The two tons of human hair, shaven from the bodies of as many as 40,000 people before they were thrown into the crematoria, leave you silent. The rusting, empty cans of Zyklon B gas, leave you fearful. The piles of suitcases, most with the names and ages of the Jewish children whose belongings they held, leave you heartbroken. The shaving brushes, hairbrushes and tooth brushes brought to this place by people believing they were merely going to be ‘resettled’, leave you with a feeling of sickness in your soul. The discarded footwear, from elegant Hungarian folk shoes to simple workers’ shoes and even clogs from the Dutch victims, leave you silent.

But perhaps the sickest exhibits here are the one-way railway tickets, which the Germans forced their victims to buy so as to perpetrate the lie.

The facts assail your senses, like a series of painful, heavy blows to the stomach.

  • Human ashes, piled up in such quantities by the roaring furnaces of the crematoria which worked day and night, were hurled into the nearby rivers Sola and Vistula.
  • The Germans destroyed 90% of the documents which detailed their crimes at Auschwitz-Birkenau
  • 90% of those responsible escaped punishment after the war, although Rudolf Hoss, the first Commandant, was taken back to the camp in 1947 and hanged there. But sadistic SS doctors like Josef Mengele who conducted often agonising experiments on prisoners here, fled to South America and were never apprehended.
  • Many Polish priests and farmers were killed at Auschwitz 1. One priest, upon hearing the pleas of a fellow Pole not to be shot for he had a young family (ultimately, he survived the war), offered to take his place. The Germans accepted and the cell where he spent his last night before being stripped (like all condemned prisoners, in a final humiliation) and lined up against the death wall to be shot, is now a shrine. It was visited by the late Polish Pope, John Paul the Second.
  • Of an estimated 15,000 Soviet prisoners of war sent to Auschwitz, 90 survived.
  • 23,000 European gypsies were sent to Auschwitz-Birkenau. 21,000 were killed, half of them children.
  • In the four gas chambers at Auschwitz-Birkenau, up to 5,000 people could be killed and then burned in a single day. Up to 2,000 people could be crammed into a gas chamber, the Zyklon-B crystals then dropped through vents in the roof. The victims suffered an agonising death from suffocation.

Photographic images of what happened hang from the walls of the Auschwitz 1 camp. They were taken by SS guards and the story of their survival is incredible. A young Jewish girl, spared the gas chamber and forced to work, was one of the 60,000 marched west to Germany by their guards as the Red Army approached Oswiecim in late 1944. The girl, Lili Jacob, survived the remainder of the war in a German camp.

One day soon after it was liberated, she opened the door of a warehouse in the camp and discovered a huge pile of left over belongings. There, she stumbled upon some pictures. They were the ones taken by the SS men at Auschwitz. One of them she came across contained images of her mother, father, brother and sister. She saw her own face in the picture. She was the only family member to survive.

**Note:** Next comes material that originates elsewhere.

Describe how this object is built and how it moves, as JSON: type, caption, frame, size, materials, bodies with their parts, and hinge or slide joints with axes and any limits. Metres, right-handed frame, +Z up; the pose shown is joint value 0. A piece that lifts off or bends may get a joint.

Sadness and sorrow hang like a heavy curtain above Auschwitz-Birkenau. Yet something else of incalculable tragedy for future generations was also lost here. The Jews lost their hearts, their compassion. Brutalised by the Nazis, they in turn, unwittingly became aggressors, killers of innocent children in the decades to come.

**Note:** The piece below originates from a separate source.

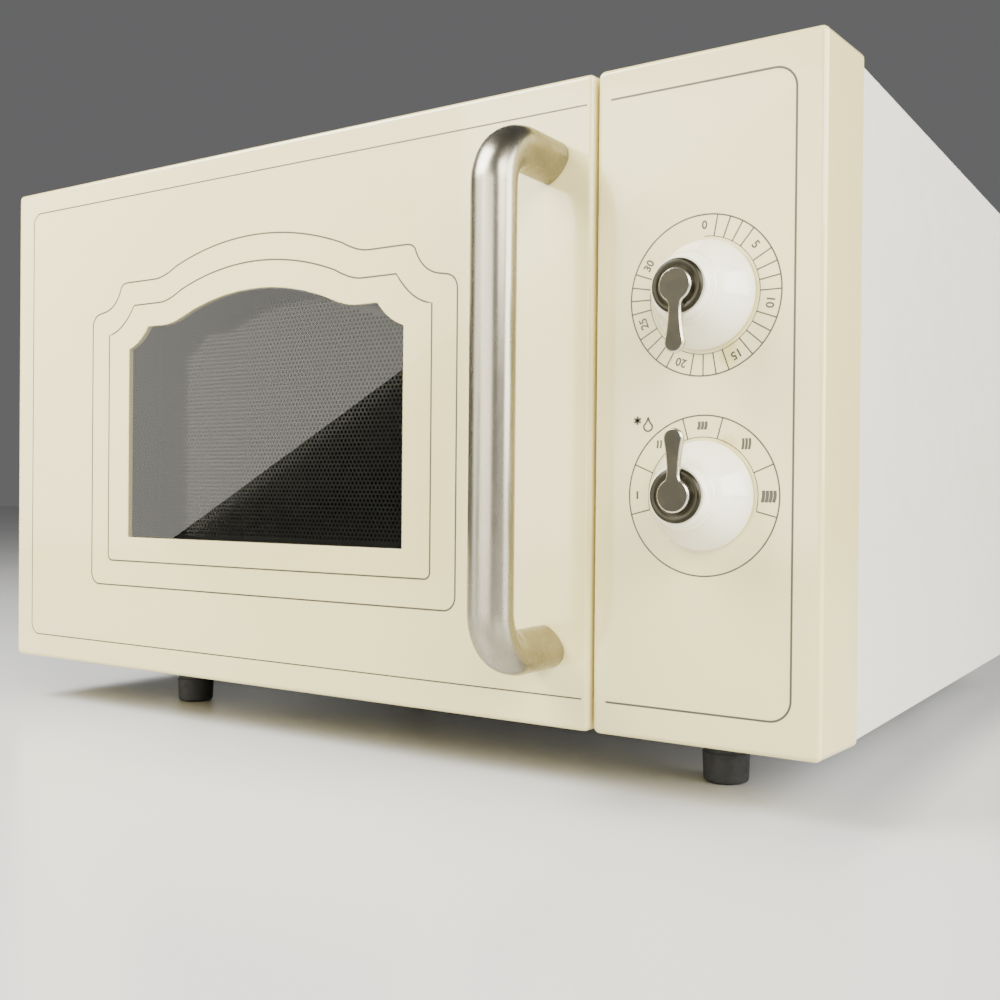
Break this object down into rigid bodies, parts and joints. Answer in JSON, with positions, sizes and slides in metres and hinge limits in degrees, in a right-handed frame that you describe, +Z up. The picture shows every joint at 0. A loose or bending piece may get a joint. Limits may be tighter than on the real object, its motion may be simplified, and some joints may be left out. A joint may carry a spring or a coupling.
{
  "type": "microwave oven",
  "caption": "Countertop microwave oven with an arched window in a left-hinged door, a bar handle, turning timer and power knobs and a glass turntable on a roller ring.",
  "frame": {"origin": "on the floor under the middle of the whole oven's box, handle and cord gland included", "axes": "+X along the width, to the right as seen from the front; +Y from the door to the back; +Z up"},
  "size_m": [0.456, 0.398, 0.28],
  "materials": {
    "cream_gloss": "glossy cream moulding",
    "cream_paint": "smooth cream enamel",
    "galvanised_steel": "dull zinc-coated sheet",
    "black_plastic": "fine matt",
    "black_rubber": "matt",
    "screen_black": "matt black, perforated over the window",
    "window_glass": "smoked and polished",
    "clear_film": "clear",
    "tray_glass": "clear, polished",
    "lamp_glass": "clear",
    "satin_nickel": "satin warm nickel",
    "antique_nickel": "darkened antique nickel with bright edges",
    "ivory_gloss": "glossy ivory",
    "screw_steel": "bright plated",
    "shaft_steel": "turned",
    "white_plastic": "natural white",
    "red_plastic": "smooth",
    "transformer_iron": "varnished laminations",
    "copper_winding": "enamelled copper wire",
    "magnetron_metal": "pressed sheet and fins",
    "can_aluminium": "drawn can",
    "unit_plastic": "natural moulded plastic",
    "motor_iron": "varnished laminations",
    "mica_board": "mica sheet",
    "circuit_board": "green laminate with components"
  },
  "bodies": {
    "oven_body": {"control_panel": "cream_gloss", "cabinet_wrapper": "cream_paint", "back_panel": "cream_paint", "base_pan": "galvanised_steel", "foot_front_left": "black_rubber", "foot_front_right": "black_rubber", "foot_rear_left": "black_rubber", "foot_rear_right": "black_rubber", "front_plate": "galvanised_steel", "back_screw_left": "screw_steel", "back_screw_right": "screw_steel", "cord_gland": "black_plastic", "cavity": "cream_paint", "turntable_motor": "galvanised_steel", "hinge_bracket_top": "galvanised_steel", "hinge_pin_top": "screw_steel", "hinge_bracket_bottom": "galvanised_steel", "hinge_pin_bottom": "screw_steel", "timer_unit": "unit_plastic", "power_unit": "unit_plastic", "interlock_bracket": "black_plastic", "door_switch_lower": "black_plastic", "door_switch_upper": "black_plastic", "transformer_core": "transformer_iron", "transformer_winding": "copper_winding", "capacitor": "can_aluminium", "waveguide": "galvanised_steel", "magnetron": "magnetron_metal", "waveguide_cover": "mica_board", "fan_shroud": "galvanised_steel", "fan_motor": "motor_iron", "oven_lamp": "lamp_glass", "filter_board": "circuit_board"},
    "door": {"door_front": "cream_gloss", "door_window": "window_glass", "door_screen": "screen_black", "door_inner_film": "clear_film", "door_frame": "galvanised_steel", "door_back_cover": "black_plastic", "handle": "satin_nickel", "handle_screw_bottom": "screw_steel", "handle_screw_top": "screw_steel"},
    "latch": {"latch_lever": "black_plastic", "latch_spring": "screw_steel"},
    "timer_dial": {"timer_knob": "ivory_gloss", "timer_lever": "antique_nickel", "timer_shaft": "shaft_steel"},
    "power_dial": {"power_knob": "ivory_gloss", "power_lever": "antique_nickel", "power_shaft": "shaft_steel"},
    "turntable_drive": {"turntable_coupler": "white_plastic"},
    "roller_support": {"roller_ring": "white_plastic"},
    "wheel_1": {"roller_wheel_1": "white_plastic"},
    "wheel_2": {"roller_wheel_2": "white_plastic"},
    "wheel_3": {"roller_wheel_3": "white_plastic"},
    "tray": {"glass_turntable": "tray_glass"},
    "fan": {"fan_blade": "black_plastic"},
    "lower_button": {"switch_button_lower": "red_plastic"},
    "upper_button": {"switch_button_upper": "red_plastic"}
  },
  "joints": [
    {"name": "door_hinge", "type": "hinge", "parent": "oven_body", "child": "door", "pos_m": [-0.218, -0.135, 0.1505], "axis": [0, 0, -1], "range_deg": [0, 100]},
    {"name": "latch_slide", "type": "slide", "parent": "door", "child": "latch", "axis": [0, 0, 1], "range_m": [0, 0.004], "stiffness_N_per_m": 300, "springref_m": -0.003, "deforming": ["latch_spring"]},
    {"name": "timer_turn", "type": "hinge", "parent": "oven_body", "child": "timer_dial", "pos_m": [0.18225, -0.153, 0.1884], "axis": [0, 1, 0], "range_deg": [-180, 120]},
    {"name": "power_turn", "type": "hinge", "parent": "oven_body", "child": "power_dial", "pos_m": [0.18225, -0.153, 0.1155], "axis": [0, 1, 0], "range_deg": [-90, 90]},
    {"name": "turntable_spin", "type": "hinge", "parent": "oven_body", "child": "turntable_drive", "pos_m": [-0.05, 0.033, 0.0545], "axis": [0, 0, 1], "continuous": true},
    {"name": "roller_ring_spin", "type": "hinge", "parent": "oven_body", "child": "roller_support", "pos_m": [-0.05, 0.033, 0.0545], "axis": [0, 0, 1], "continuous": true},
    {"name": "wheel_1_spin", "type": "hinge", "parent": "roller_support", "child": "wheel_1", "pos_m": [0.04007, 0.085, 0.0571], "axis": [0.866, 0.5, 0], "continuous": true},
    {"name": "wheel_2_spin", "type": "hinge", "parent": "roller_support", "child": "wheel_2", "pos_m": [-0.14007, 0.085, 0.0571], "axis": [-0.866, 0.5, 0], "continuous": true},
    {"name": "wheel_3_spin", "type": "hinge", "parent": "roller_support", "child": "wheel_3", "pos_m": [-0.05, -0.071, 0.0571], "axis": [0, -1, 0], "continuous": true},
    {"name": "tray_lift", "type": "slide", "parent": "turntable_drive", "child": "tray", "axis": [0, 0, 1], "range_m": [0, 0.12]},
    {"name": "fan_spin", "type": "hinge", "parent": "oven_body", "child": "fan", "pos_m": [0.167, 0.178, 0.1195], "axis": [0, 1, 0], "continuous": true},
    {"name": "lower_button_press", "type": "slide", "parent": "oven_body", "child": "lower_button", "axis": [0, 1, 0], "range_m": [0, 0.0012], "stiffness_N_per_m": 500},
    {"name": "upper_button_press", "type": "slide", "parent": "oven_body", "child": "upper_button", "axis": [0, 1, 0], "range_m": [0, 0.0012], "stiffness_N_per_m": 500}
  ],
  "couplings": [
    {"joint": "roller_ring_spin", "follows": "turntable_spin", "ratio": 0.5},
    {"joint": "wheel_1_spin", "follows": "turntable_spin", "ratio": -7.1233},
    {"joint": "wheel_2_spin", "follows": "turntable_spin", "ratio": -7.1233},
    {"joint": "wheel_3_spin", "follows": "turntable_spin", "ratio": -7.1233}
  ]
}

In Gaza over recent weeks, the corpses of little children have been laid out beside shattered homes of Palestinian families. Provoked by Hamas terrorists, the Israelis launched a terrible vengeance on innocent Palestinians. Estimates put the deaths at more than 1,300 compared to 13 Israelis killed during the aerial assault and occupation of the Gaza strip.

Try telling any parent that the killing of innocent children is ever justified. It was never justified in the dark years of the 1940s in this terrible place and it cannot be justified, to sane-minded people, 64 years later in the wrecked communities of Gaza, far away from here in the Middle East.

No matter what the dogma from the ravings of a man’s sick mind in Germany, no matter the hatred, innocent Jews never deserved the cruel fate handed them by the evil Nazis. But equally, no provocation can justify the pitiless slaughter of innocent children and adults the world has just witnessed in Gaza.

A dead child is a dead child. The image of a parent, tears washing down his or her face as they cradle the corpse of their young off-spring who has been slain by aggressors, should be repugnant to all human beings. Here, in Poland, the Jews of today rightly ensure the world never forgets the slaughter suffered by their people. Indeed, all people from all countries should come to this shocking place. Auschwitz-Birkenau is a sick footnote in history which the world must never forget.

But what is just as difficult to ignore is that this place, and others like it in Hitler’s Third Reich, sowed a seed in the Jews who would come later. Too many leaders of the Jewish state subsequently became people without pity or compassion, willing to adopt a similar brutality inflicted upon them by their captors at terrible locations like this.

Perhaps that realisation, even more than all the piles of human hair, the children’s discarded suitcases and the little washing bowls brought here by people who trusted they were to start a new life, is the image which burns deepest into your soul.